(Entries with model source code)
'''

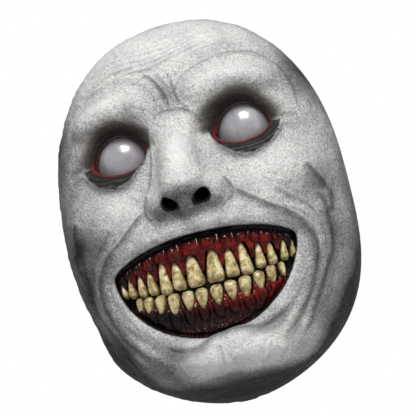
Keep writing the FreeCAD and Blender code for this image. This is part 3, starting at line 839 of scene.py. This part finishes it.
def make_seals():
    """The wet red margin of each lid: a soft tube lying on the dome, along the edge of the opening."""
    material = seal_material()
    count, turns = 120, 10
    loop = np.vstack([EYE_LOOP, EYE_LOOP[:1]])
    run = np.concatenate([[0], np.cumsum(np.hypot(*np.diff(loop, axis=0).T))])
    even = np.linspace(0, run[-1], count, endpoint=False)
    path = np.stack([np.interp(even, run, loop[:, i]) for i in (0, 1)], 1)
    centre = np.array(EYE_AT)
    for side, sign in SIDES:
        points, faces = [], []
        for i, (px, pz) in enumerate(path):
            dx, dz = px - centre[0], pz - centre[2]
            y = centre[1] - math.sqrt(EYE_R ** 2 - dx ** 2 - dz ** 2)
            middle = np.array([px, y, pz])
            out = (middle - centre) / EYE_R
            ahead = path[(i + 1) % count] - path[i - 1]
            forward = np.array([ahead[0], 0, ahead[1]])
            forward -= out * forward.dot(out)
            forward /= np.linalg.norm(forward)
            across = np.cross(out, forward)
            swell = 1 + 0.10 * math.sin(i * 1.1) + 0.06 * math.sin(i * 2.7)
            wide, tall = 1.25 * swell, 1.15 * swell
            for k in range(turns):
                t = 2 * math.pi * k / turns
                p = middle + across * (wide * math.cos(t) - 0.9) + out * (tall * math.sin(t) + 0.9)
                points.append((sign * p[0], p[1], p[2]))
        for i in range(count):
            j = (i + 1) % count
            for k in range(turns):
                m = (k + 1) % turns
                faces.append((i * turns + k, i * turns + m, j * turns + m, j * turns + k))
        node = "eye_seal_" + side
        piece = add_object("eye_seal_wet_" + side, points, faces, material, MASK_BODY, [node])
        weld(piece)
        # painted shade: darker towards the top
        heights = np.array([v.co.z for v in piece.data.vertices]) / MM
        paint(piece, "top_shade", ramp(heights, -6, 7) * 0.88)


# ---------------------------------------------------------------- teeth and gums

# Share of a tooth's full width at each share of its length, from the root to the biting edge
UPPER_OUTLINE = [(0.0, 0.26), (0.12, 0.46), (0.3, 0.66), (0.55, 0.86), (0.80, 1.0), (0.93, 1.0), (1.0, 0.90)]
LOWER_OUTLINE = [(0.0, 0.20), (0.15, 0.36), (0.3, 0.60), (0.5, 0.86), (0.7, 0.99), (0.88, 1.0), (1.0, 0.84)]


def arch_slope(x):
    """Direction of the dental arch at x, as the turn about Z of a tooth that faces out of it."""
    u = max(-0.98, min(0.98, x / ARCH_HALF_WIDTH))
    return math.atan2(ARCH_DEPTH * u, ARCH_HALF_WIDTH * math.sqrt(1 - u * u))


class Tooth:
    """One tooth of the CAD: where it stands, how it is turned and how wide it is along its length."""

    def __init__(self, node, seed):
        low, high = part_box(node)
        self.node = node
        self.upper = node.startswith("upper")
        self.centre = np.array([(low.x + high.x) / 2, (low.y + high.y) / 2, 0]) / MM
        self.slope = arch_slope(self.centre[0])
        top, bottom = high.z / MM, low.z / MM
        self.root_z, self.bite_z = (top, bottom) if self.upper else (bottom, top)
        span = (high.x - low.x) / MM
        seen_from_front = span - TOOTH_THICKNESS * 0.55 * abs(math.sin(self.slope))
        self.half = max(2.0, seen_from_front / 2 / math.cos(self.slope))
        self.rng = np.random.default_rng(seed)
        self.lean = self.rng.uniform(-3.5, 3.5)
        self.covered = 0.10 if self.upper else 0.18

    def share(self, along):
        places, widths = zip(*(UPPER_OUTLINE if self.upper else LOWER_OUTLINE))
        return np.interp(along, places, widths)

    def local(self, x, y, z):
        """Coordinates across the tooth, out of the arch and from the root (0) to the biting edge (1)."""
        dx, dy = x - self.centre[0], y - self.centre[1]
        across = dx * math.cos(self.slope) + dy * math.sin(self.slope)
        out = dx * math.sin(self.slope) - dy * math.cos(self.slope)
        along = (z - self.root_z) / (self.bite_z - self.root_z)
        return across, out, along

    def distance(self, grow):
        """Signed distance, roughly, to the tooth grown by grow."""
        def field(x, y, z):
            across, out, along = self.local(x, y, z)
            along = along + 0 * across + 0 * out
            half = self.half * self.share(np.clip(along, 0, 1)) + grow
            deep = 4.0 * (0.55 + 0.45 * np.clip(along * 2, 0, 1)) + grow
            near = np.sqrt((across / half) ** 2 + (out / deep) ** 2)
            d = (near - 1) * np.minimum(half, deep)
            beyond = np.maximum(-along, along - 1) * abs(self.bite_z - self.root_z)
            return np.maximum(d, beyond - grow)
        return field

    def build(self, material):
        """The tooth as a stack of fluted rings, closed at the root and at its uneven biting edge."""
        rows, turns = 26, 28
        length = self.bite_z - self.root_z
        ridge = self.rng.uniform(0, 6.28)
        points, root, flank = [], [], []
        for i in range(rows + 1):
            along = i / rows
            bite = max(0.0, (along - 0.86) / 0.14)
            half = self.half * float(self.share(along)) * (1 - 0.10 * bite ** 2)
            belly = 0.45 + 0.55 * math.sin(math.pi * min(1.0, 0.2 + along * 0.62))
            deep = 3.7 * belly * (1 - 0.55 * bite ** 1.6)
            for k in range(turns):
                turn = 2 * math.pi * k / turns
                c, s = math.cos(turn), math.sin(turn)
                across = half * math.copysign(abs(c) ** 0.82, c)
                out = deep * math.copysign(abs(s) ** 0.80, s)
                flute = 0.16 * math.cos(across / self.half * 7.5 + ridge) * min(1.0, along * 2) * (s > 0)
                chip = 0.35 * math.sin(across * 1.3 + ridge) * bite
                z = length * along + chip * (1 if self.upper else -1)
                points.append((across + self.lean * 0.02 * length * (along - 1), out + flute, z))
                root.append(0.9 * max(0.0, 1 - along / 0.34) ** 0.8)
                rim = 0.45 * max(0.0, (along - 0.80) / 0.20)
                flank.append(min(1.0, max(0.85 * abs(c) ** 4, rim, 0.30 * (not self.upper))))
        faces = ring_quads(rows, turns)
        for end, hump in ((0, 0.0), (rows, 0.5)):
            ring = [end * turns + k for k in range(turns)]
            middle = np.mean([points[i] for i in ring], axis=0)
            inner = []
            for i in ring:
                inner.append(len(points))
                shrunk = middle + (np.array(points[i]) - middle) * 0.55
                shrunk[2] += hump * math.copysign(1, length)
                points.append(tuple(shrunk))
                root.append(root[i])
                flank.append(0.3)
            for k in range(turns):
                faces.append((ring[k], ring[(k + 1) % turns], inner[(k + 1) % turns], inner[k]))
            faces.append(tuple(inner))
        c, s = math.cos(self.slope), math.sin(self.slope)
        cx, cy, _ = self.centre
        placed = [(cx + a * c + o * s, cy + a * s - o * c, self.root_z + z) for a, o, z in points]
        name = self.node + "_ivory"
        piece = add_object(name, placed, faces, material, MASK_BODY, [self.node])
        paint(piece, "root", np.array(root))
        paint(piece, "flank", np.array(flank))
        weld(piece)


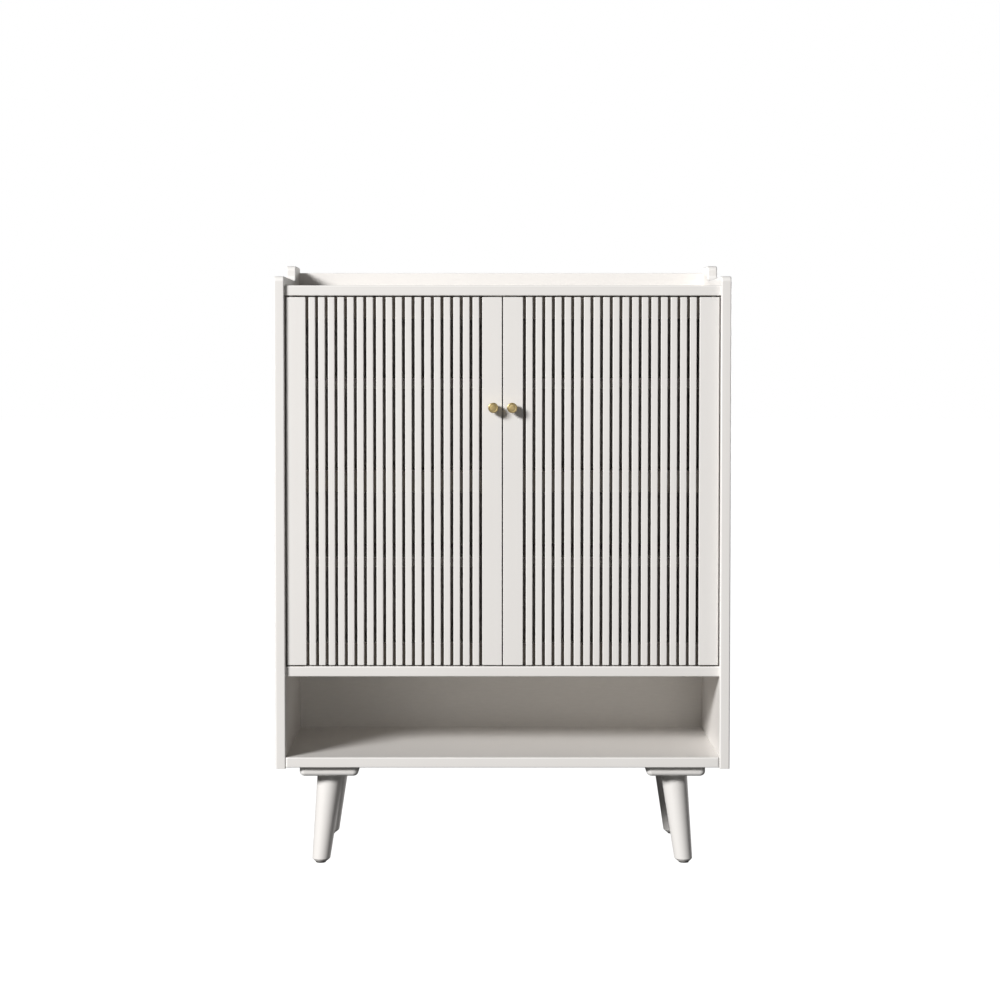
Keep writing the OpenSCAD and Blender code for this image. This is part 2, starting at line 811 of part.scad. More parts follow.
door_leaf_screws(-1);  // door_left_leaf_screws
door_washers(-1);  // door_left_washers
door_strike_plate(-1);  // door_left_strike_plate
door_strike_screw(-1);  // door_left_strike_screw
knob(-1);  // knob_left
knob_screw(-1);  // knob_screw_left
door_hinge_stile(1);  // door_right_hinge_stile
door_meeting_stile(1);  // door_right_meeting_stile
door_slats(1);  // door_right_slats
door_rails(1);  // door_right_rails
door_hinge_leaves(1);  // door_right_hinge_leaves
door_leaf_screws(1);  // door_right_leaf_screws
door_washers(1);  // door_right_washers
door_strike_plate(1);  // door_right_strike_plate
door_strike_screw(1);  // door_right_strike_screw
knob(1);  // knob_right
knob_screw(1);  // knob_screw_right
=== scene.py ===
# %% [markdown]
# # A slatted shoe cabinet on four splayed legs
# The cabinet's joinery already exists as exact solids: every board, slat, hinge leaf and screw is at its place and at
# its size. What is still missing is what a hand and an eye notice, such as eased edges, turned brass and a sprayed
# coat of lacquer. The solids are loaded as a fixed frame. Each new piece is built to the corners that the frame
# gives, because measuring the frame keeps the two from drifting apart, which typing the sizes again would not.

# %% Load the frame
import json
import math

import bpy
from mathutils import Matrix, Vector

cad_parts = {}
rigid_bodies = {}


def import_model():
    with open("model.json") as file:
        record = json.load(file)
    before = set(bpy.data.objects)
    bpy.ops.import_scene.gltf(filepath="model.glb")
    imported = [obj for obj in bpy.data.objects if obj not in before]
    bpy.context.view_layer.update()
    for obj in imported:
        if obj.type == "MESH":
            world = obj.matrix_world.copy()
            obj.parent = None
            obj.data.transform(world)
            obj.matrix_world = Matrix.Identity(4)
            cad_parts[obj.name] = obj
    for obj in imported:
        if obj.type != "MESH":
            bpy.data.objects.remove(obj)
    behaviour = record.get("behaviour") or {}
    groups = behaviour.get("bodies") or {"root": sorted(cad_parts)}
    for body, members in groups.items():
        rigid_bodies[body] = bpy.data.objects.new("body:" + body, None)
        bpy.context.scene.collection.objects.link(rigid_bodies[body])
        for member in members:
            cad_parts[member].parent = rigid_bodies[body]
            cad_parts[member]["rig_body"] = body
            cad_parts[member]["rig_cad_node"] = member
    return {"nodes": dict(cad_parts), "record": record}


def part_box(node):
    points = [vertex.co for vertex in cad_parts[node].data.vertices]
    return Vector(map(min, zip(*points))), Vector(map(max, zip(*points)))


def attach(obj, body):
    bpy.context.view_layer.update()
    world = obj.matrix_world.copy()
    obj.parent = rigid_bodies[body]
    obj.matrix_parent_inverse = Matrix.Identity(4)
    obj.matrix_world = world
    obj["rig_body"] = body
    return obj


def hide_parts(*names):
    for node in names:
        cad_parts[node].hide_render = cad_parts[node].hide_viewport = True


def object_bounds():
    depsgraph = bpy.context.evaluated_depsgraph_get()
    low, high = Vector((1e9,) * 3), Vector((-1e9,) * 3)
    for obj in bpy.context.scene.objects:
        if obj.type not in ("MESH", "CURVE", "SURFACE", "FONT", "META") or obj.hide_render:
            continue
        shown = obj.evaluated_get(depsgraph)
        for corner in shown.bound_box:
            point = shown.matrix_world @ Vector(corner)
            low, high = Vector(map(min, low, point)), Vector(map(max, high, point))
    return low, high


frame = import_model()
cad_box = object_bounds()
slot_of = {part["node"]: part["material_slot"] for part in frame["record"]["subparts"]}
body_of = {node: body for body, nodes in frame["record"]["behaviour"]["bodies"].items() for node in nodes}
MM = 0.001
print(len(slot_of), "CAD nodes; the cabinet is", [round((b - a) / MM) for a, b in zip(*cad_box)], "mm")

# %% [markdown]
# ## Colours and nodes
# Paint and stain are matched as sRGB colours, while a shader adds up light in linear numbers. One
# function turns a hex colour into the linear one. A second small function adds a node, sets it and links it, so that
# a material reads as a list of what it is made of.

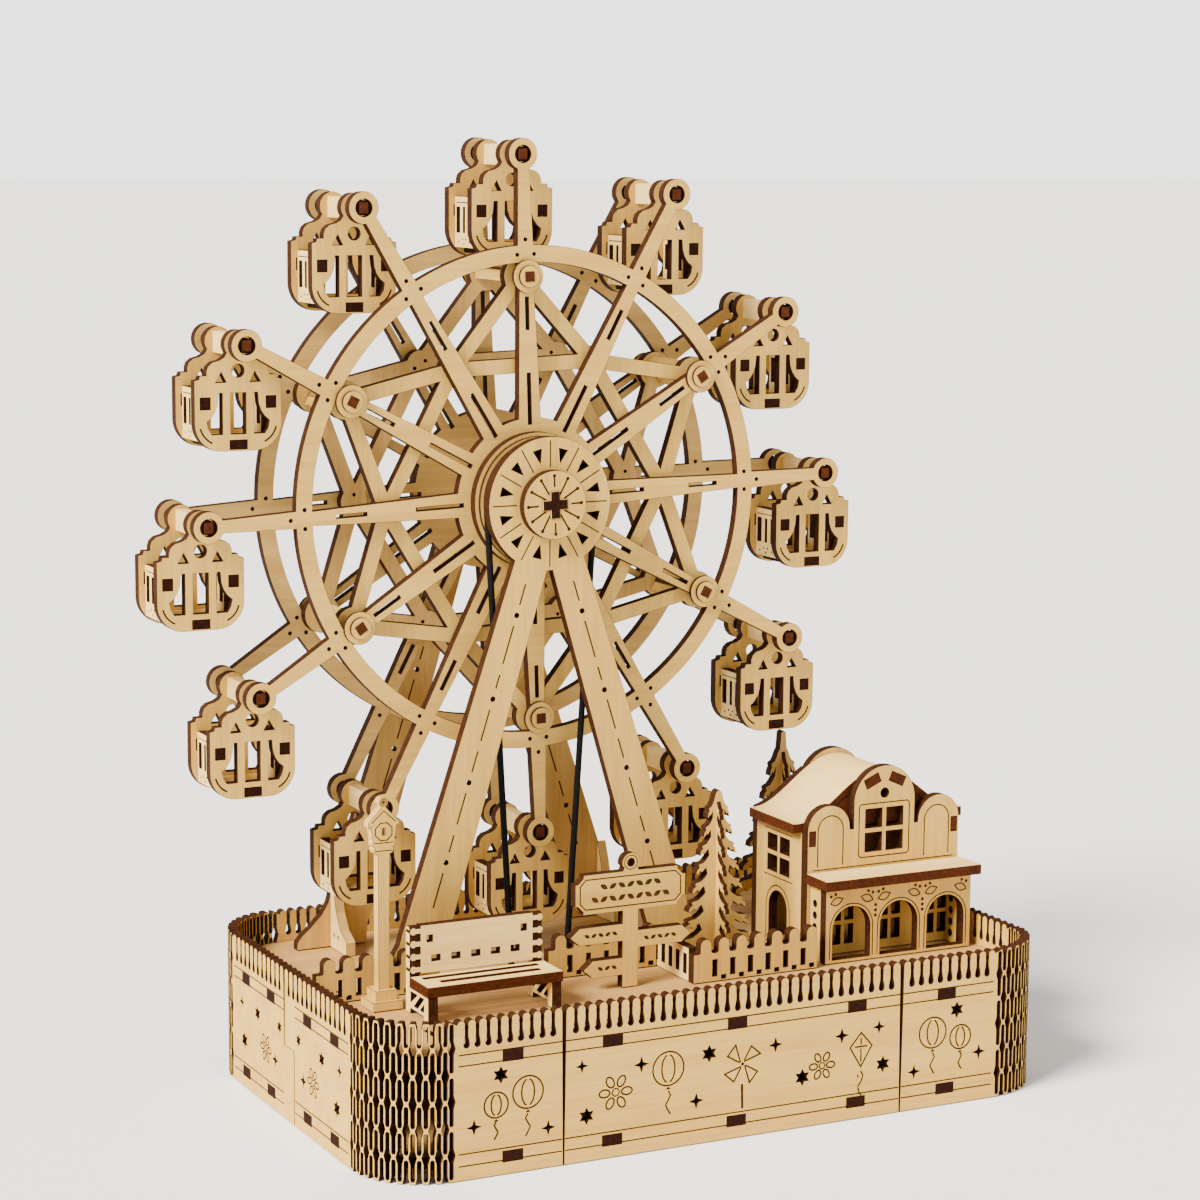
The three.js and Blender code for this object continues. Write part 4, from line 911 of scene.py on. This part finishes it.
def cabin_outline():
    right = arc(0, 0, 4.1, math.pi / 2, -0.62, 10)
    right += [(4.1, -3.6), (5.6, -4.4), (7.6, -4.9), (8.9, -6.0), (9.4, -7.4), (9.4, -8.6), (11.3, -8.6),
              (11.6, -9.6), (HALF_CABIN, -9.9), (HALF_CABIN, -22)]
    right += arc(HALF_CABIN - BOTTOM_ROUND, -22, BOTTOM_ROUND, 0, -math.pi / 2, 10)[1:]
    return mirrored(right)[:-1] + right


def facade(low, tone, face):
    """A window, two drawn curtains, two gablets, the slots for the pins, and two short engraved curls."""
    holes = [rectangle(0, -19.4, 4.6, 11.6), circle(0, -7.4, 1.9, 24), rectangle(0, FLOOR_PIN, 5.2, 2.6)]
    curtain = [(4.7, -13.6), (4.7, -25.2), (7.9, -25.2), (8.9, -23.6), (9.3, -21.6), (7.9, -20.4),
               (6.8, -18.8), (6.1, -16.8), (5.8, -13.6)]
    gablet = [(3.5, -10.6), (6.7, -10.6), (5.0, -7.7)]
    curl = line(arc(5.2, -21.8, 6.3, -0.25, -1.15, 6), 0.55)
    for shape in (curtain, gablet, rectangle(*SIDE_PIN, 3.0, 3.4)):
        holes += [shape, mirrored(shape)]
    plate = sheet([cabin_outline()] + holes, "front", low, tone=tone)
    engrave(plate, [[curl, mirrored(curl)]], "front", face)
    return plate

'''

→ **STATED PROBLEM**
All lines in the listing above from the line containing "The three.js and" to the line containing "return mirrored(right)[:-1] + right", inclusive, should be retyped exactly; no other lines should appear.

→ **EXERCISE ANSWER**
The three.js and Blender code for this object continues. Write part 4, from line 911 of scene.py on. This part finishes it.
def cabin_outline():
    right = arc(0, 0, 4.1, math.pi / 2, -0.62, 10)
    right += [(4.1, -3.6), (5.6, -4.4), (7.6, -4.9), (8.9, -6.0), (9.4, -7.4), (9.4, -8.6), (11.3, -8.6),
              (11.6, -9.6), (HALF_CABIN, -9.9), (HALF_CABIN, -22)]
    right += arc(HALF_CABIN - BOTTOM_ROUND, -22, BOTTOM_ROUND, 0, -math.pi / 2, 10)[1:]
    return mirrored(right)[:-1] + right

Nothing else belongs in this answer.